The problem with this arrangement, Nelson says, is that since the responsibility of marrying off the Cid’s daughters was Alfonso’s, it is he that was dishonored. It is the Cid’s motivation, in asking for a trial, to give Alfonso a chance to acquit himself honorably, and acknowledge that it is the king who is responsible for dispensing justice (Nelson 1). Instead, Alfonso further dishonors himself, relinquishing his right to dispense consolium, by allowing the Cid’s nobles to challenge the son-in-laws and their supporters to trial by combat.
To Nelson, the Cid’s distrust of the king’s motives are evident in the Cid’s actions on the day of the trial: When the date came, the Cid and his vassals put on their mail and belted their swords and went into court wearing them under their coats. It is illegal to wear weapons or armor in a trial before the king. The king keeps order and protects the litigants, but the Cid does wear armor and carry a weapon. Why? He does not trust Alfonso’s ability or inclination to defend him from attack (Nelson 1). Being seemingly oblivious to the fact that he has been wronged is Alfonso’s great fault.
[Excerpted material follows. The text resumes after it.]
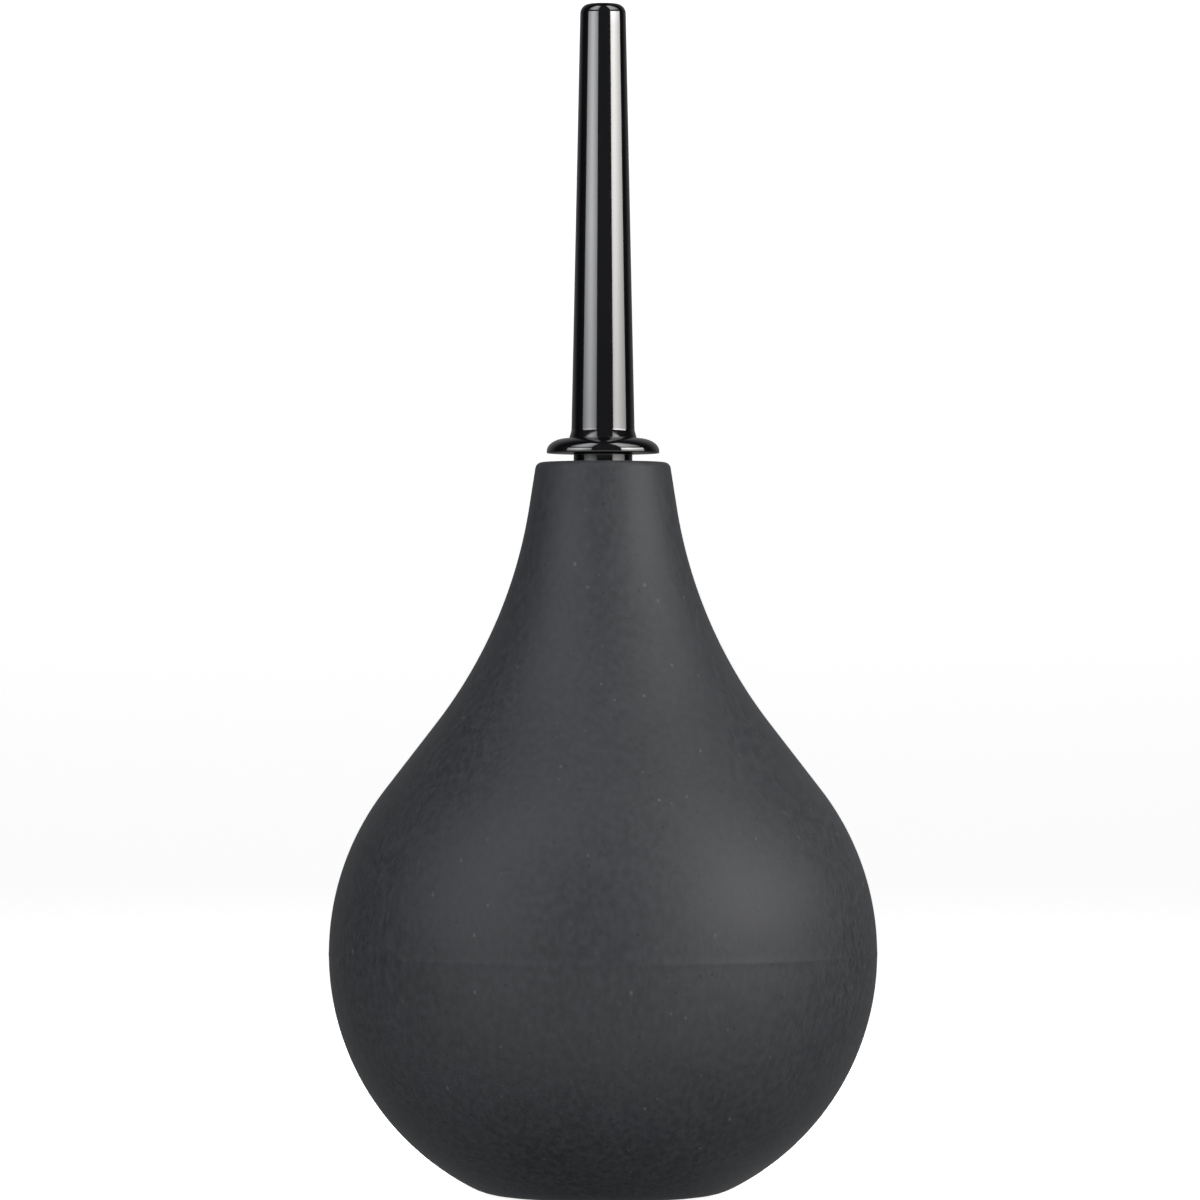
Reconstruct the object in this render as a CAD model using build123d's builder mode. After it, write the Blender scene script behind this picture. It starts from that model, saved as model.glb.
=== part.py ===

Instead, the Cid must resort to dispensing justice through the actions of his vassals. When taken in its entirety, the Poem of the Cid can be used as a primer for those interested in knowing what behavior was expected of a noble and his lord in medieval Spain. It is clearly evident that the attributes of commitment to one’s lord, giving auxilium, and rendering consolium were expected of all proper rulers. The Poem can be seen as a morality play in which the Cid constantly strives to be a good and proper lord to his followers and a good and proper vassal to King Alfonso, only to be failed by those above him.